Ohio’s population is getting older, but the state’s counties are not prepared to meet the needs of the exploding numbers of senior citizens, aging experts warn. Some 10 years ago, those aged 60 or older did not comprise 25 percent of any Ohio county.
But in eight years, researchers told the Columbus Dispatch
, more than half of the state’s 88 counties will hit that mark — and in some areas, the number of senior citizens will be closer to 33 percent.
“The bottom line is, the baby boomers are hitting,” said Chuck Gehring of LifeCare Alliance, an agency serving central Ohio senior citizens. “Are communities prepared for this? No.”
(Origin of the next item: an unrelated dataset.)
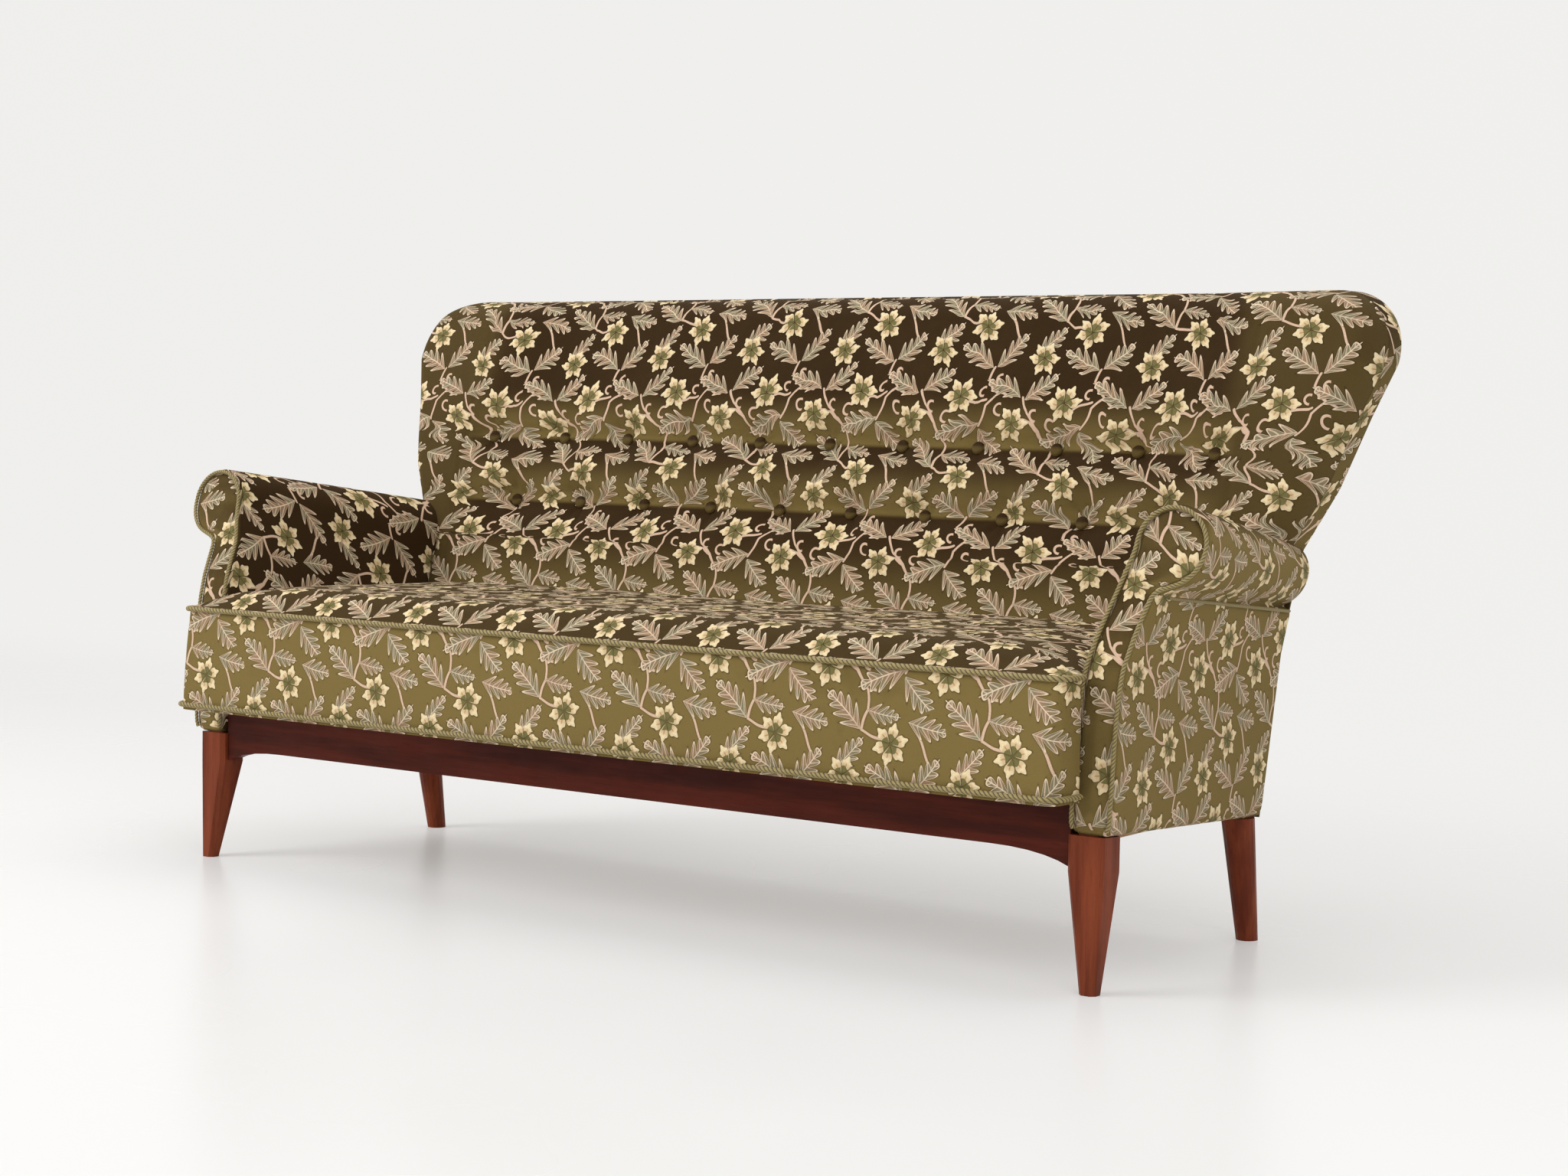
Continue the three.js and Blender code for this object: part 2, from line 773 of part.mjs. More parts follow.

Many of Ohio’s communities have focused on the immediate concerns of having tight budgets in recent years, and have not thought long term about how to plan for a Baby Boomer population as it moves into retirement, aging experts say.
Seniors will need services the communities have not addressed and may not be able to afford. Older Americans will need affordable and accessible housing, recreation options, transportation and — possibly — in-home care and services.
According to the Scripps Gerontology Center at Miami University, in Oxford, Ohio, the number of older Americans is expected to increase by 80 percent before 2030, to 72 million, making up at least 19 percent of the nation’s population.
Transportation usually tops the list of unmet needs, aging advocates say. Public-transit routes and stops are not flexible enough and volunteer transportation networks remain rare.
Ohio state lawmakers are starting to look ahead. For example, last year legislation passed to provide $2,500 tax credits to install features, such as bar handles and ramps, to improve accessibility in new homes and $1,000 to help existing abodes.